# Start of GIVEN MATERIAL
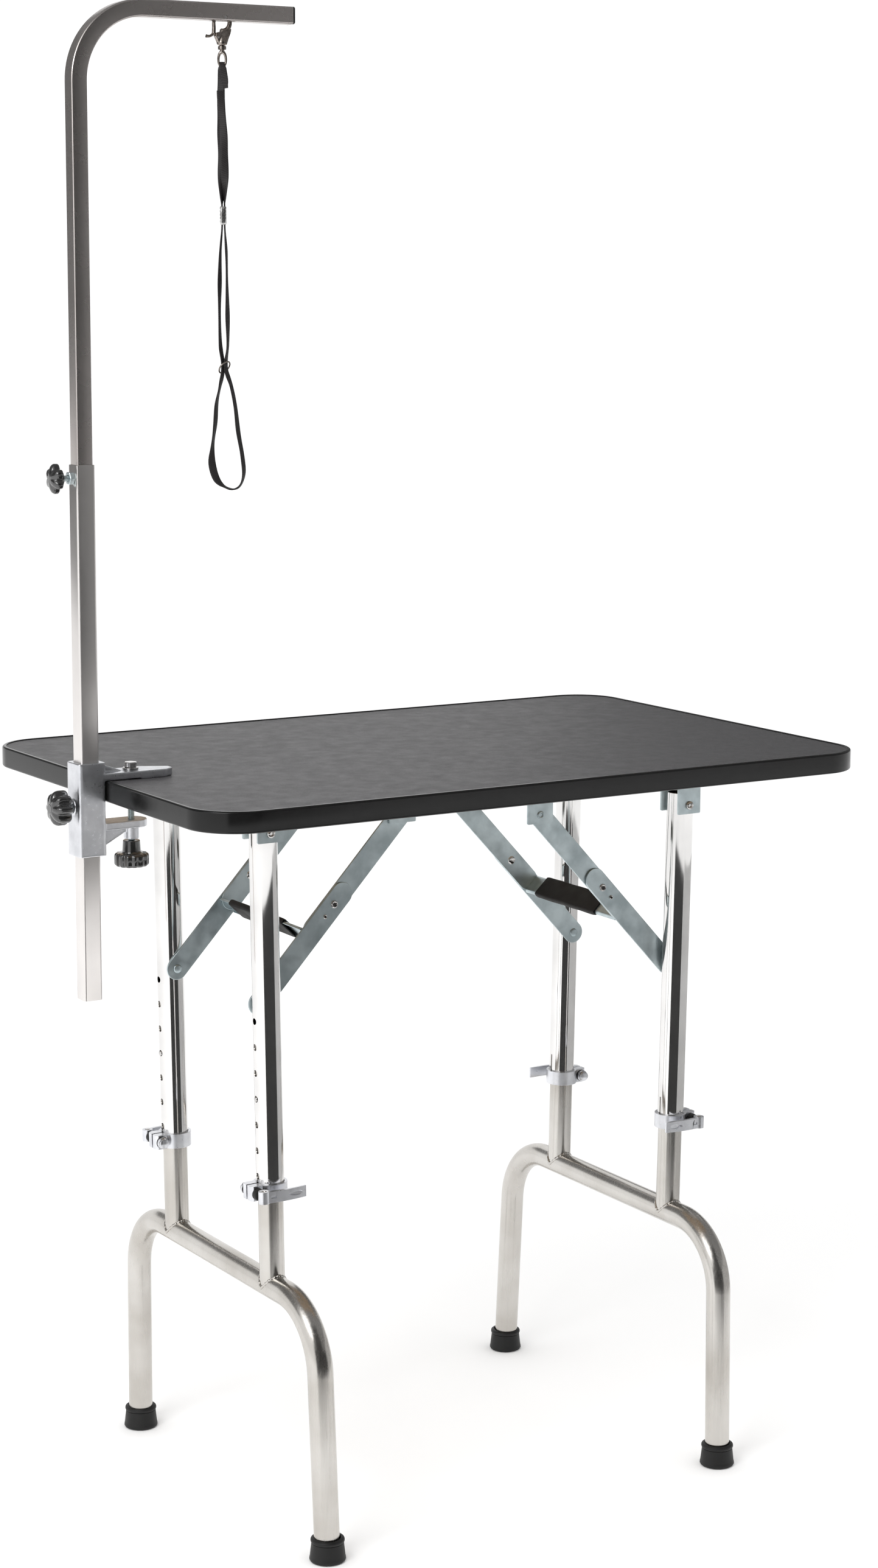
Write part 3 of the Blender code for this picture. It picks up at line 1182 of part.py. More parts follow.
def build_strap():
    """The strap as one free cord that passes over the eye's lower bar."""
    curve = bpy.data.curves.new("noose_strap", "CURVE")
    curve.dimensions = "3D"
    route = smooth_route(STRAP_POINTS, STRAP_STEP)
    turn = Matrix.Rotation(-NOOSE_TURN, 3, "Z")
    spline = curve.splines.new("POLY")
    spline.points.add(len(route) - 1)
    for slot, point in zip(spline.points, route):
        slot.co = (*(turn @ (point - Vector((0, 0, SWIVEL_Z)))), 1.0)
    curve.bevel_depth = STRAP_RADIUS
    curve.bevel_resolution = 2
    curve.use_fill_caps = True
    curve.materials.append(material("strap_nylon", "noose_strap"))
    strap = bpy.data.objects.new("noose_strap", curve)
    strap.location = Vector((NOOSE_X, ARM_Y, SWIVEL_Z)) + SHIFT
    bpy.context.scene.collection.objects.link(strap)


def build_noose():
    """The strap, the slider that holds its two strands together, and its ring."""
    build_strap()
    beyond = 0.01
    place = noose_place(SLIDER_Z)
    slider = prism(rounded_box_outline(*SLIDER_HALF, 0.0015, 3), SLIDER_HEIGHT, place)
    passage = prism(rounded_box_outline(*SLIDER_PASSAGE, 0.0010, 2), SLIDER_HEIGHT + 2 * beyond,
                    place @ Matrix.Translation((0, 0, -beyond)))
    add_object("noose_slider", cut(slider, [passage]), "bright_steel", (NOOSE_X, ARM_Y, SWIVEL_Z))
    tilt = noose_place(RING_Z) @ Matrix.Rotation(RING_HEADING, 4, "Z") @ Matrix.Rotation(RING_TILT, 4, "Y")
    wire_ring = ring(RING_RADIUS, RING_WIRE, 18, tilt)
    add_object("noose_ring", wire_ring, "bright_steel", (NOOSE_X, ARM_Y, SWIVEL_Z))


def main():
    clear_scene()
    build_top()
    for side in (-1, 1):
        build_lower_frame(side)
        build_upper_brace(side)
        build_grip(side)
        for end in (-1, 1):
            build_hinge_bracket(side, end)
            build_brace_bracket(side, end)
            build_outer_tube(side, end)
            build_collar(side, end)
            build_cam_lever(side, end)
            build_button(side, end)
            build_foot(side, end)
            build_lower_link(side, end)
    build_mast()
    build_boom()
    build_mast_knob()
    build_clamp()
    build_clamp_screw()
    build_star_knob()
    build_hook()
    build_swivel_eye()
    build_noose()


main()
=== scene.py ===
"""Looks of the folding grooming table: every visible piece and its material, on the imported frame."""

import json
import math

import bmesh
import bpy
from mathutils import Matrix, Vector


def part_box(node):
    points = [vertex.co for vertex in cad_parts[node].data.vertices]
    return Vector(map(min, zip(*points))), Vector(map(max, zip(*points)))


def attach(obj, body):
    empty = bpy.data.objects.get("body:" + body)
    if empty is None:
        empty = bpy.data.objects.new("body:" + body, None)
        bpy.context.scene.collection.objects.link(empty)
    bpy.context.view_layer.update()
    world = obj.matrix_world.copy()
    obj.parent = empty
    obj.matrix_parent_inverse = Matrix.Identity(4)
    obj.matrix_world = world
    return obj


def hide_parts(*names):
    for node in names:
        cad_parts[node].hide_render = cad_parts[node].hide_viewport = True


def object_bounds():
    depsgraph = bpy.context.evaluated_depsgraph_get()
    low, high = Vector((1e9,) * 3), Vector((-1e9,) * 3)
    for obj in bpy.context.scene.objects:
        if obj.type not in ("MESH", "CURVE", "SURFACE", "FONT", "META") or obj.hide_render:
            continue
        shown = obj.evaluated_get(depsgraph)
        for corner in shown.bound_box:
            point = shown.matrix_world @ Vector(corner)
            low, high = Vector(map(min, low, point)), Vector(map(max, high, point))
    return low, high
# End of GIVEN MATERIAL
→ **GIVEN PROBLEM**
From the listing above, output exactly the run of lines that starts with the line containing "build_foot(side, end)" and ends with the line containing "bpy.context.view_layer.update()".

→ **FINAL RESULT**
            build_foot(side, end)
            build_lower_link(side, end)
    build_mast()
    build_boom()
    build_mast_knob()
    build_clamp()
    build_clamp_screw()
    build_star_knob()
    build_hook()
    build_swivel_eye()
    build_noose()


main()
=== scene.py ===
"""Looks of the folding grooming table: every visible piece and its material, on the imported frame."""

import json
import math

import bmesh
import bpy
from mathutils import Matrix, Vector


def part_box(node):
    points = [vertex.co for vertex in cad_parts[node].data.vertices]
    return Vector(map(min, zip(*points))), Vector(map(max, zip(*points)))


def attach(obj, body):
    empty = bpy.data.objects.get("body:" + body)
    if empty is None:
        empty = bpy.data.objects.new("body:" + body, None)
        bpy.context.scene.collection.objects.link(empty)
    bpy.context.view_layer.update()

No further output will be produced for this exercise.